これが天草四郎にばれ、妻子は処刑され、山田右衛門作自身も牢に入れられます。
しかし間もなく落城し、山田右衛門作は発見され、松平信綱によって助命されたのです。
そして島原の乱についてすべてを告白します。
その後は江戸の松平信綱屋敷へ行き、絵を描いて暮らしました。
一説では「宗門目明し」(踏み絵)の絵を描き、隠れキリシタンの摘発をするために働いたそうです。
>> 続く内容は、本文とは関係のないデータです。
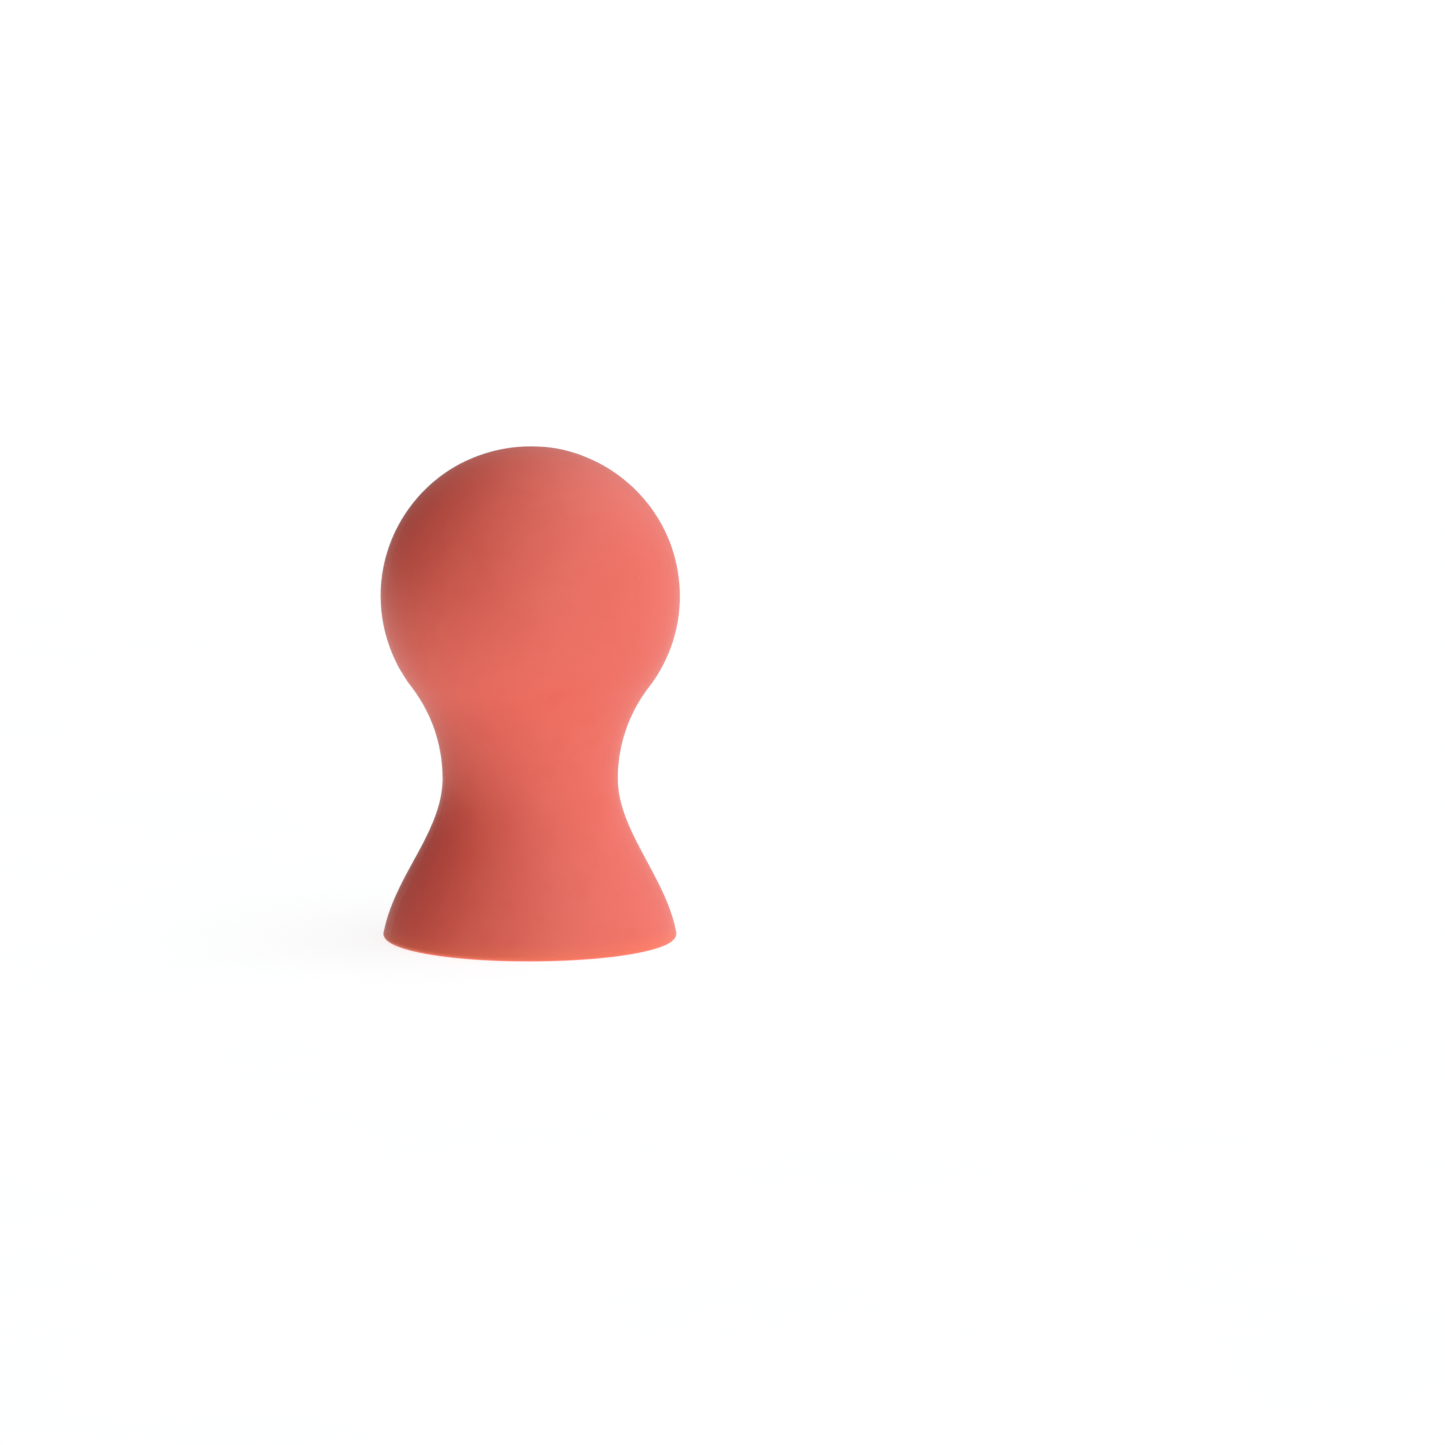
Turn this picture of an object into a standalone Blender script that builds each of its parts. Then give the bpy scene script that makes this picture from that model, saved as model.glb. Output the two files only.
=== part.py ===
"""Silicone cupping cup: a hollow squeeze bulb on a narrow neck with a flared mouth, standing on the mouth.

The real cup is one moulding. Here its wall is turned once and then cut, with a running gap, into the
zones that move against each other in use. X is the way the bulb is squeezed, Z is the cup's own axis.
"""

import math

import bpy
from mathutils import Matrix, Vector
from mathutils.geometry import interpolate_bezier

MM = 0.001

# Overall sizes of the moulding.
HEIGHT = 60.0 * MM
BULB_DIAMETER = 36.3 * MM
WAIST_DIAMETER = 21.4 * MM
WAIST_HEIGHT = 19.6 * MM
MOUTH_DIAMETER = 36.0 * MM

# Wall thickness, which grows towards the waist.
BULB_WALL = 2.5 * MM
WAIST_WALL = 3.0 * MM
RIM_WALL = 2.1 * MM

# How the skirt sweeps from the waist to the mouth.
WAIST_SWEEP = 6.8 * MM
MOUTH_SWEEP = 7.2 * MM
MOUTH_SLOPE = math.radians(8.9)

# Rounding of the lip, outside and inside its flat contact ring.
LIP_OUTER_ROUND = 0.45 * MM
LIP_INNER_ROUND = 0.4 * MM
LIP_HEIGHT = 3.2 * MM

# Where the moulding is divided into zones. The pressed walls are cut out by round cutters.
CLEARANCE = 0.3 * MM
TILT_BALL_RADIUS = 13.0 * MM
SHOULDER_HEIGHT = 31.2 * MM
PAD_RADIUS = 8.5 * MM
CROWN_RADIUS = 6.0 * MM

# Facets.
TURN_STEPS = 64
BALL_ARC_POINTS = 20
NECK_ARC_POINTS = 6
SKIRT_POINTS = 12
ROUND_POINTS = 4
ROUND_BLEND = 1.5
CUTTER_SIDES = 48
WELD = 0.01 * MM

BULB_RADIUS = BULB_DIAMETER / 2
BULB_CENTRE = Vector((0, 0, HEIGHT - BULB_RADIUS))
TILT_CENTRE = Vector((0, 0, WAIST_HEIGHT))

# Cutters: how far they reach, and how far from the bulb's centre the round ones start, clear of each other.
CUTTER_REACH = 2 * max(HEIGHT, BULB_DIAMETER, MOUTH_DIAMETER)
CUTTER_START = max(PAD_RADIUS, CROWN_RADIUS) + CLEARANCE

CORAL = (0.86, 0.20, 0.155, 1.0)
SATIN = 0.55
PIVOT_SIZE = 7.0 * MM

CUP = "silicone_cupping_cup"
CUTTERS = "cutters"


def clear_scene():
    """Remove what the scene starts with."""
    for obj in list(bpy.data.objects):
        bpy.data.objects.remove(obj)


def collection(name, hidden=False):
    """Make a collection in the scene."""
    made = bpy.data.collections.new(name)
    made.hide_render = hidden
    bpy.context.scene.collection.children.link(made)


def put_in(name, obj):
    """Put an object in a collection and take it out of any other."""
    for owner in list(obj.users_collection):
        owner.objects.unlink(obj)
    bpy.data.collections[name].objects.link(obj)


def arc(centre_r, centre_z, radius, start, end, count):
    """Points of a circular arc in the r-z plane, with angles measured up from +r."""
    angles = [start + (end - start) * i / (count - 1) for i in range(count)]
    return [(centre_r + radius * math.cos(a), centre_z + radius * math.sin(a)) for a in angles]


def wall_line(ball_radius, waist_radius):
    """One side of the wall from the top pole down to the waist: a ball that runs into a hollow neck arc."""
    rise = BULB_CENTRE.z - WAIST_HEIGHT
    neck_radius = (waist_radius**2 + rise**2 - ball_radius**2) / (2 * (ball_radius - waist_radius))
    neck_centre_r = waist_radius + neck_radius
    meet = math.atan2(rise, neck_centre_r)
    ball = arc(0, BULB_CENTRE.z, ball_radius, math.pi / 2, -meet, BALL_ARC_POINTS)
    neck = arc(neck_centre_r, WAIST_HEIGHT, neck_radius, math.pi - meet, math.pi, NECK_ARC_POINTS)
    return ball + neck[1:]


def skirt_line(waist_radius, mouth_radius):
    """One side of the wall from the waist down to the contact plane, as one cubic sweep."""
    waist = Vector((waist_radius, WAIST_HEIGHT, 0))
    mouth = Vector((mouth_radius, 0, 0))
    leaving = waist - Vector((0, WAIST_SWEEP, 0))
    arriving = mouth + MOUTH_SWEEP * Vector((-math.sin(MOUTH_SLOPE), math.cos(MOUTH_SLOPE), 0))
    points = interpolate_bezier(waist, leaving, arriving, mouth, SKIRT_POINTS)
    return [(point.x, point.y) for point in points]


def rounded_end(line, radius, side):
    """Replace the end of a line, where it meets the contact plane, with a round edge; side is +1 or -1."""
    upper = [point for point in line if point[1] > ROUND_BLEND * radius]
    foot_r = line[-1][0] - side * radius * (1 + math.tan(MOUTH_SLOPE))
    if side > 0:
        start, end = MOUTH_SLOPE, -math.pi / 2
    else:
        start, end = math.pi + MOUTH_SLOPE, 1.5 * math.pi
    return upper + arc(foot_r, radius, radius, start, end, ROUND_POINTS)


def moulding_profile():
    """The closed outline of the whole wall: down the outside, across the contact ring and up the inside."""
    waist, mouth = WAIST_DIAMETER / 2, MOUTH_DIAMETER / 2
    outside = wall_line(BULB_RADIUS, waist) + skirt_line(waist, mouth)[1:]
    inside = wall_line(BULB_RADIUS - BULB_WALL, waist - WAIST_WALL)
    inside += skirt_line(waist - WAIST_WALL, mouth - RIM_WALL)[1:]
    outside = rounded_end(outside, LIP_OUTER_ROUND, 1)
    inside = rounded_end(inside, LIP_INNER_ROUND, -1)
    profile = outside + inside[::-1]
    return [(0.0, profile[0][1]), *profile[1:-1], (0.0, profile[-1][1])]


def moulding_mesh():
    """Turn the outline into the whole one-piece cup."""
    mesh = bpy.data.meshes.new("moulding")
    points = moulding_profile()
    edges = [(i, i + 1) for i in range(len(points) - 1)]
    mesh.from_pydata([(r, 0, z) for r, z in points], edges, [])
    turned = bpy.data.objects.new("moulding", mesh)
    put_in(CUTTERS, turned)
    screw = turned.modifiers.new("Turn", "SCREW")
    screw.steps = screw.render_steps = TURN_STEPS
    screw.use_merge_vertices = True
    screw.merge_threshold = WELD
    bpy.context.view_layer.update()
    graph = bpy.context.evaluated_depsgraph_get()
    whole = bpy.data.meshes.new_from_object(turned.evaluated_get(graph))
    bpy.data.objects.remove(turned)
    return whole


def take_cutter(name):
    """Move the primitive just added to the cutters' collection."""
    cutter = bpy.context.active_object
    cutter.name = name
    put_in(CUTTERS, cutter)
    cutter.hide_render = True
    cutter.display_type = "WIRE"
    return cutter


def slab(name, low, high):
    """A cutter that holds every point between two heights."""
    bpy.ops.mesh.primitive_cube_add(size=1, location=(0, 0, (low + high) / 2))
    cutter = take_cutter(name)
    cutter.scale = (CUTTER_REACH, CUTTER_REACH, high - low)
    return cutter


def ball(name, radius):
    """A cutter round the point that the neck bends about."""
    bpy.ops.mesh.primitive_uv_sphere_add(
        segments=CUTTER_SIDES, ring_count=CUTTER_SIDES // 2, radius=radius, location=TILT_CENTRE
    )
    return take_cutter(name)


def plunger(name, direction, radius):
    """A round cutter that goes out from inside the bulb along one direction."""
    bpy.ops.mesh.primitive_cylinder_add(
        vertices=CUTTER_SIDES,
        radius=radius,
        depth=CUTTER_REACH,
        location=BULB_CENTRE + direction * (CUTTER_START + CUTTER_REACH / 2),
        rotation=direction.to_track_quat("Z", "Y").to_euler(),
    )
    return take_cutter(name)


def joined(name, cutters):
    """Several cutters that don't touch each other, as one."""
    bpy.ops.object.select_all(action="DESELECT")
    for cutter in cutters:
        cutter.select_set(True)
    bpy.context.view_layer.objects.active = cutters[0]
    bpy.ops.object.join()
    cutters[0].name = name
    return cutters[0]


def silicone(name):
    """The coral silicone of one zone."""
    material = bpy.data.materials.new(name)
    material.use_nodes = True
    shader = material.node_tree.nodes["Principled BSDF"]
    shader.inputs["Base Color"].default_value = CORAL
    shader.inputs["Roughness"].default_value = SATIN
    shader.inputs["Metallic"].default_value = 0.0
    material.diffuse_color = CORAL
    return material


def pivot(name, location, parent=None):
    """An empty on a joint's axis, which carries the pieces that move there."""
    empty = bpy.data.objects.new(name, None)
    empty.empty_display_size = PIVOT_SIZE
    put_in(CUP, empty)
    empty.location = location - (parent.matrix_world.translation if parent else Vector())
    empty.parent = parent
    bpy.context.view_layer.update()
    return empty


def zone(name, whole, carrier, kept=(), cut=()):
    """One zone of the moulding: the whole wall where every kept cutter is, without every cut one."""
    mesh = whole.copy()
    mesh.name = name
    mesh.transform(Matrix.Translation(-carrier.matrix_world.translation))
    mesh.materials.clear()
    mesh.materials.append(silicone(name))
    piece = bpy.data.objects.new(name, mesh)
    put_in(CUP, piece)
    piece.parent = carrier
    for operation, cutters in (("INTERSECT", kept), ("DIFFERENCE", cut)):
        for cutter in cutters:
            boolean = piece.modifiers.new(cutter.name, "BOOLEAN")
            boolean.operation = operation
            boolean.solver = "EXACT"
            boolean.object = cutter
    return piece


def build_mouth(whole, base, socket):
    """The lip that seals on the skin and the skirt above it, which stand still together."""
    half = CLEARANCE / 2
    lip_space = slab("lip_space", -CUTTER_REACH, LIP_HEIGHT - half)
    skirt_space = slab("skirt_space", LIP_HEIGHT + half, WAIST_HEIGHT)
    zone("sealing_lip", whole, base, kept=[lip_space])
    zone("mouth_skirt", whole, base, kept=[skirt_space], cut=[socket])


def build_bulb(whole, carrier, socket):
    """The squeeze bulb: its shoulder and frame, four pressed walls round its middle and the crown on top."""
    half = CLEARANCE / 2
    shoulder_space = slab("shoulder_space", WAIST_HEIGHT, SHOULDER_HEIGHT - half)
    frame_space = slab("frame_space", SHOULDER_HEIGHT + half, SHOULDER_HEIGHT + CUTTER_REACH)
    zone("bulb_shoulder", whole, carrier, kept=[shoulder_space], cut=[socket])
    windows = []
    for name, direction, radius in (
        ("thumb_pad", Vector((-1, 0, 0)), PAD_RADIUS),
        ("finger_pad", Vector((1, 0, 0)), PAD_RADIUS),
        ("front_wall", Vector((0, -1, 0)), PAD_RADIUS),
        ("rear_wall", Vector((0, 1, 0)), PAD_RADIUS),
        ("bulb_crown", Vector((0, 0, 1)), CROWN_RADIUS),
    ):
        windows.append(plunger(f"{name}_window", direction, radius + half))
        press = pivot(f"{name}_press", BULB_CENTRE + direction * BULB_RADIUS, carrier)
        zone(name, whole, press, kept=[plunger(f"{name}_space", direction, radius - half)])
    zone("bulb_frame", whole, carrier, kept=[frame_space], cut=[joined("windows", windows)])


def main():
    """Build the cup."""
    clear_scene()
    collection(CUP)
    collection(CUTTERS, hidden=True)
    whole = moulding_mesh()
    base = pivot("cup_base", Vector())
    neck_tilt = pivot("neck_tilt", TILT_CENTRE, base)
    bulb_tilt = pivot("bulb_tilt", TILT_CENTRE, neck_tilt)
    socket = ball("tilt_socket", TILT_BALL_RADIUS + CLEARANCE / 2)
    build_mouth(whole, base, socket)
    zone("neck", whole, neck_tilt, kept=[ball("neck_space", TILT_BALL_RADIUS - CLEARANCE / 2)])
    build_bulb(whole, bulb_tilt, socket)
    bpy.data.meshes.remove(whole)
    bpy.context.view_layer.update()


main()
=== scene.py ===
"""Looks of the silicone cupping cup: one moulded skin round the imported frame, in a white studio."""

from __future__ import annotations

import logging
import math
from dataclasses import dataclass, field
from enum import Enum
from functools import partial
from typing import Any, Callable, Iterable, Union

import bpy
import numpy as np
from mathutils import Matrix, Vector
from mathutils.geometry import interpolate_bezier

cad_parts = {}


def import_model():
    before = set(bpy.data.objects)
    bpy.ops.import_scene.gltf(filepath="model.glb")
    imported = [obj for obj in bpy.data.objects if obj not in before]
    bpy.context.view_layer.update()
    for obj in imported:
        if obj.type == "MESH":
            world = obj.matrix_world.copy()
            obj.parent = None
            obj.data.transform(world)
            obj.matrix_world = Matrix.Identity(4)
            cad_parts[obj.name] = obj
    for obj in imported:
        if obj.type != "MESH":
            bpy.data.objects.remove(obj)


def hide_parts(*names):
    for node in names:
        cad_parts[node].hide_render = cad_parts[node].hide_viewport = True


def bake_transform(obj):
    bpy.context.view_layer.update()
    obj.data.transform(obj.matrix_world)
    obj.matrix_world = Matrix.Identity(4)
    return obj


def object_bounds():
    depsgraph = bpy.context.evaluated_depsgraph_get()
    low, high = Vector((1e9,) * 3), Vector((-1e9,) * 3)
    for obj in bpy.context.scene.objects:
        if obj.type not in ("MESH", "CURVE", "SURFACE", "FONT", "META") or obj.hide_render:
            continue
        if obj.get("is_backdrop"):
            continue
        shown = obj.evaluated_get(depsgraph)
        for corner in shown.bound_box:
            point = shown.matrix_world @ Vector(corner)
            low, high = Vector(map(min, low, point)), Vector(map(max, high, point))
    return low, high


LOG = logging.getLogger("cupping_cup")
MM = 0.001

Point2 = tuple[float, float]
Value = Union["Port", float]
FaceTest = Callable[[np.ndarray], np.ndarray]


# ---------------------------------------------------------------- operators


def deselect_all() -> None:
    """Leave object mode with nothing selected, so that an operator acts only on what is picked next."""
    if bpy.context.mode != "OBJECT":
        bpy.ops.object.mode_set(mode="OBJECT")
    bpy.ops.object.select_all(action="DESELECT")


def pick(obj: bpy.types.Object) -> None:
    """Make one object the only selected and the active one.

    Args:
        obj: The object to work on.
    """
    deselect_all()
    obj.select_set(True)
    bpy.context.view_layer.objects.active = obj


def select_faces(obj: bpy.types.Object, chosen: np.ndarray) -> None:
    """Select some faces of an object, and nothing else, ready for edit mode.

    Args:
        obj: The object whose faces are picked.
        chosen: One truth value for each face.
    """
    mesh = obj.data
    mesh.vertices.foreach_set("select", np.zeros(len(mesh.vertices), bool))
    mesh.edges.foreach_set("select", np.zeros(len(mesh.edges), bool))
    mesh.polygons.foreach_set("select", chosen)
    mesh.update()
    bpy.context.tool_settings.mesh_select_mode = (False, False, True)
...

島原の乱 歴史と人物について 「静かの海のパライソ」刀ミュ
島原の乱は、圧政とキリシタン弾圧に反発した、農民とキリシタンによる一揆です。
圧政を敷いた藩主がもともとの原因であるだけに、非常に悲しい出来事だと思いました。
圧政で死んでいった村人たち。
担ぎ上げられた16歳の少年。
一揆軍に人質を取られ、守ろうとして守り切れなかった南蛮絵師。
政治を変えようと必死に戦った人もたくさんいます。
無理矢理一揆に参加させれられた人も多かったでしょう。
歴史には争いがつきもので、そこには勝者と敗者がいつもあるけれど、調べていてこんなにやるせない気持ちになったのは初めてです。
と同時に、もっとこの歴史を知りたいと思いました。
いつか長崎・熊本を旅して回りたいです。